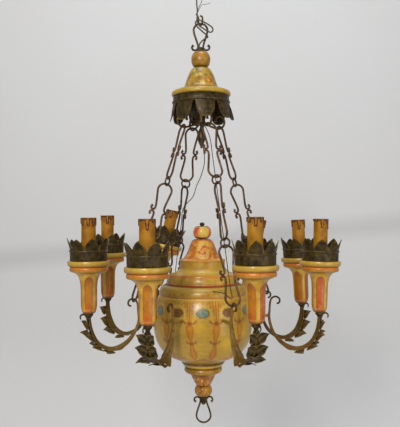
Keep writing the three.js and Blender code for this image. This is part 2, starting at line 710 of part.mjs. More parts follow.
function feedWire(name, armNumber, lead, joinsAt) {
  const side = -9;
  const shoulder = (urn.rimRadius + urn.shoulderRadius) / 2;
  const run = [];
  for (let along = joinsAt; along < chainLength - 18; along += 40) run.push(chainPoint(armNumber, along));
  const points = [
    ...lead, ...run, chainPoint(armNumber, chainLength - 14),
    shoulderPoint(armNumber, eye.x - 18, side * 0.55), shoulderPoint(armNumber, shoulder + 16, side),
    shoulderPoint(armNumber, shoulder - 5, side),
  ];
  const angle = armAngle(armNumber) + radians(side);
  const hole = cylinder(wireHoleRadius, urn.rimRadius - urn.wall - 10, shoulder + 20, 8)
    .rotateY(Math.PI / 2).translate(0, 0, rimTop - urn.shoulderDrop * 0.5).rotateZ(angle);
  return { name, points, holes: [hole] };
}

const bossSide = hook.bossRadius + feedWireRadius + seatGap;
const bossLevel = hookBottom + hook.dip;
const frontLead = [[bossSide, -5, 0], [26, -5, -8], [40, -4, -21]].map(([x, y, z]) => {
  return new THREE.Vector3(x, y, bossLevel + z).applyAxisAngle(new THREE.Vector3(0, 0, 1), armAngle(1));
});
const backLead = [
  [-2, -bossSide, 0], [0, -19, -20], [4, -34, -60], [6, -48, -92], [0, -38, -116], [-12, 14, -140],
  [-21, 62, -162],
].map(([x, y, z]) => new THREE.Vector3(x, y, bossLevel + z));
const frontWire = feedWire('feed_wire_front', 1, frontLead, 40);
const backWire = feedWire('feed_wire_back', 5, backLead, 190);

function makeFeedWires() {
  [frontWire, backWire].forEach(({ name, points }) => {
    add(name, wire(points, feedWireRadius, 5, 2), darkFlex);
  });
}

// Supply flex: out of the ball, once round the loop's leg, through a loose loop and a turn, up to its bare end
const flexRoute = [
  [flexHole.x, flexHole.y, ballTop - flexHole.depth + 1], [flexHole.x, flexHole.y, ballTop + 4], [-3, -8.5, -47],
  [2, -6.5, -39], [9, -6, -33], [17, -0.5, -28], [14.5, 6, -22], [8, 5, -17], [3, 0.5, -14], [-2, -5.5, -11],
  [-9, -8, -5], [-11, -9, 2], [-6, -11, 7], [2, -11.5, 5], [11, -9.5, 1], [20, -7.5, -4], [26, -7, -9],
  [27, -7, -15], [22, -7, -19], [14, -8.5, -16], [5, -11, -11], [-3, -13.5, -6], [-7, -14.5, 1],
  [-7.5, -14, 10], [-7, -11, 20], [-7, -9, 32], [-8, -8, 44], [-8, -8, 56],
].map(([x, y, z]) => new THREE.Vector3(x, y, z));

function makeSupplyFlex() {
  add('supply_flex', wire(flexRoute, flexRadius, 8, 2), darkFlex);
}

makeTopLoop();
makeHangingRing();
makeCanopyBall();
makeCanopyBell();
makeSkirt();
makeHookCross();
chainArms.forEach((armNumber, i) => makeChain(i + 1, armNumber));
makeLid();
makeLidBall();
makeTieRod();
makeUrn();
makeUrnBase();
makeBaseBall();
makePullLoop();
for (let number = 1; number <= arms; number++) {
  makeArm(number);
  const place = new THREE.Group();
  place.rotation.z = armAngle(number);
  const seat = new THREE.Group();
  leanMatrix(number).decompose(seat.position, seat.quaternion, seat.scale);
  place.add(seat);
  chandelier.add(place);
  add(`cup_${number}`, makeCup(), orangePaint, seat);
  add(`crown_${number}`, makeCrown(), darkIron, seat);
  add(`candle_${number}`, makeCandle(), ochreCard, seat);
}
makeFeedWires();
makeSupplyFlex();

export default chandelier;
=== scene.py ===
import math

import bmesh
import bpy
from mathutils import Matrix, Vector, noise


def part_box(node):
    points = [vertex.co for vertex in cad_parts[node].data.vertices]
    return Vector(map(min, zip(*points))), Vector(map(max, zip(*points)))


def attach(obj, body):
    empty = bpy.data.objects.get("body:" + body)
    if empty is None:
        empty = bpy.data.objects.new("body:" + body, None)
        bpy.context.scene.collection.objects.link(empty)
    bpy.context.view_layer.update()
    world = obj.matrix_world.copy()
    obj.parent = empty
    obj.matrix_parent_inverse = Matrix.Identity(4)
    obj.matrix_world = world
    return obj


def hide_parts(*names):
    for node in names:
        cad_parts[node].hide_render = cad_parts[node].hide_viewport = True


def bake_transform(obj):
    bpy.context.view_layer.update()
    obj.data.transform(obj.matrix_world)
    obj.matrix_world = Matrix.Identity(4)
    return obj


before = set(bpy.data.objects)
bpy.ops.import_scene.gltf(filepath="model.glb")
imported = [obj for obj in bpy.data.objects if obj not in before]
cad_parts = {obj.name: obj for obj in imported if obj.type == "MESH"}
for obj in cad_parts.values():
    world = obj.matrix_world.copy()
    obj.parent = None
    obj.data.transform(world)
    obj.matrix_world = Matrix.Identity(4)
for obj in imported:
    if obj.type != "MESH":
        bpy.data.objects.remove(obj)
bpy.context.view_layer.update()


def lowest(node):
    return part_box(node)[0] * 1000


def highest(node):
    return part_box(node)[1] * 1000


ballTop = highest("canopy_ball").z
ballBottom = lowest("canopy_ball").z
bellTop = highest("canopy_bell").z
skirtTop = highest("canopy_skirt").z
rimTop = highest("urn_body").z
lidBallBottom = lowest("lid_ball").z
lidBallTop = highest("lid_ball").z
knobTop = highest("tie_rod").z
baseTop = highest("urn_base").z
baseBallTop = highest("base_ball").z
baseBallBottom = lowest("base_ball").z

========

> **WHAT YOU WILL DO**
Extract the complete data, matching each line exactly.

> **SOLUTION FOR THIS PROBLEM**
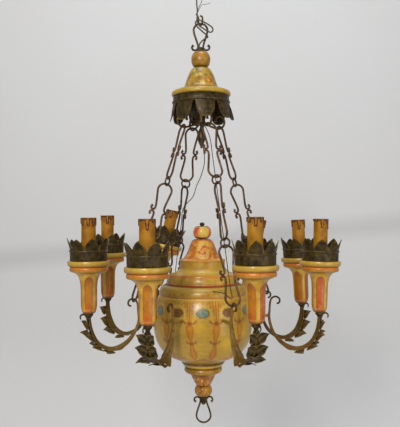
Keep writing the three.js and Blender code for this image. This is part 2, starting at line 710 of part.mjs. More parts follow.
function feedWire(name, armNumber, lead, joinsAt) {
  const side = -9;
  const shoulder = (urn.rimRadius + urn.shoulderRadius) / 2;
  const run = [];
  for (let along = joinsAt; along < chainLength - 18; along += 40) run.push(chainPoint(armNumber, along));
  const points = [
    ...lead, ...run, chainPoint(armNumber, chainLength - 14),
    shoulderPoint(armNumber, eye.x - 18, side * 0.55), shoulderPoint(armNumber, shoulder + 16, side),
    shoulderPoint(armNumber, shoulder - 5, side),
  ];
  const angle = armAngle(armNumber) + radians(side);
  const hole = cylinder(wireHoleRadius, urn.rimRadius - urn.wall - 10, shoulder + 20, 8)
    .rotateY(Math.PI / 2).translate(0, 0, rimTop - urn.shoulderDrop * 0.5).rotateZ(angle);
  return { name, points, holes: [hole] };
}

const bossSide = hook.bossRadius + feedWireRadius + seatGap;
const bossLevel = hookBottom + hook.dip;
const frontLead = [[bossSide, -5, 0], [26, -5, -8], [40, -4, -21]].map(([x, y, z]) => {
  return new THREE.Vector3(x, y, bossLevel + z).applyAxisAngle(new THREE.Vector3(0, 0, 1), armAngle(1));
});
const backLead = [
  [-2, -bossSide, 0], [0, -19, -20], [4, -34, -60], [6, -48, -92], [0, -38, -116], [-12, 14, -140],
  [-21, 62, -162],
].map(([x, y, z]) => new THREE.Vector3(x, y, bossLevel + z));
const frontWire = feedWire('feed_wire_front', 1, frontLead, 40);
const backWire = feedWire('feed_wire_back', 5, backLead, 190);

function makeFeedWires() {
  [frontWire, backWire].forEach(({ name, points }) => {
    add(name, wire(points, feedWireRadius, 5, 2), darkFlex);
  });
}

// Supply flex: out of the ball, once round the loop's leg, through a loose loop and a turn, up to its bare end
const flexRoute = [
  [flexHole.x, flexHole.y, ballTop - flexHole.depth + 1], [flexHole.x, flexHole.y, ballTop + 4], [-3, -8.5, -47],
  [2, -6.5, -39], [9, -6, -33], [17, -0.5, -28], [14.5, 6, -22], [8, 5, -17], [3, 0.5, -14], [-2, -5.5, -11],
  [-9, -8, -5], [-11, -9, 2], [-6, -11, 7], [2, -11.5, 5], [11, -9.5, 1], [20, -7.5, -4], [26, -7, -9],
  [27, -7, -15], [22, -7, -19], [14, -8.5, -16], [5, -11, -11], [-3, -13.5, -6], [-7, -14.5, 1],
  [-7.5, -14, 10], [-7, -11, 20], [-7, -9, 32], [-8, -8, 44], [-8, -8, 56],
].map(([x, y, z]) => new THREE.Vector3(x, y, z));

function makeSupplyFlex() {
  add('supply_flex', wire(flexRoute, flexRadius, 8, 2), darkFlex);
}

makeTopLoop();
makeHangingRing();
makeCanopyBall();
makeCanopyBell();
makeSkirt();
makeHookCross();
chainArms.forEach((armNumber, i) => makeChain(i + 1, armNumber));
makeLid();
makeLidBall();
makeTieRod();
makeUrn();
makeUrnBase();
makeBaseBall();
makePullLoop();
for (let number = 1; number <= arms; number++) {
  makeArm(number);
  const place = new THREE.Group();
  place.rotation.z = armAngle(number);
  const seat = new THREE.Group();
  leanMatrix(number).decompose(seat.position, seat.quaternion, seat.scale);
  place.add(seat);
  chandelier.add(place);
  add(`cup_${number}`, makeCup(), orangePaint, seat);
  add(`crown_${number}`, makeCrown(), darkIron, seat);
  add(`candle_${number}`, makeCandle(), ochreCard, seat);
}
makeFeedWires();
makeSupplyFlex();

export default chandelier;
=== scene.py ===
import math

import bmesh
import bpy
from mathutils import Matrix, Vector, noise


def part_box(node):
    points = [vertex.co for vertex in cad_parts[node].data.vertices]
    return Vector(map(min, zip(*points))), Vector(map(max, zip(*points)))


def attach(obj, body):
    empty = bpy.data.objects.get("body:" + body)
    if empty is None:
        empty = bpy.data.objects.new("body:" + body, None)
        bpy.context.scene.collection.objects.link(empty)
    bpy.context.view_layer.update()
    world = obj.matrix_world.copy()
    obj.parent = empty
    obj.matrix_parent_inverse = Matrix.Identity(4)
    obj.matrix_world = world
    return obj


def hide_parts(*names):
    for node in names:
        cad_parts[node].hide_render = cad_parts[node].hide_viewport = True


def bake_transform(obj):
    bpy.context.view_layer.update()
    obj.data.transform(obj.matrix_world)
    obj.matrix_world = Matrix.Identity(4)
    return obj


before = set(bpy.data.objects)
bpy.ops.import_scene.gltf(filepath="model.glb")
imported = [obj for obj in bpy.data.objects if obj not in before]
cad_parts = {obj.name: obj for obj in imported if obj.type == "MESH"}
for obj in cad_parts.values():
    world = obj.matrix_world.copy()
    obj.parent = None
    obj.data.transform(world)
    obj.matrix_world = Matrix.Identity(4)
for obj in imported:
    if obj.type != "MESH":
        bpy.data.objects.remove(obj)
bpy.context.view_layer.update()


def lowest(node):
    return part_box(node)[0] * 1000


def highest(node):
    return part_box(node)[1] * 1000


ballTop = highest("canopy_ball").z
ballBottom = lowest("canopy_ball").z
bellTop = highest("canopy_bell").z
skirtTop = highest("canopy_skirt").z
rimTop = highest("urn_body").z
lidBallBottom = lowest("lid_ball").z
lidBallTop = highest("lid_ball").z
knobTop = highest("tie_rod").z
baseTop = highest("urn_base").z
baseBallTop = highest("base_ball").z
baseBallBottom = lowest("base_ball").z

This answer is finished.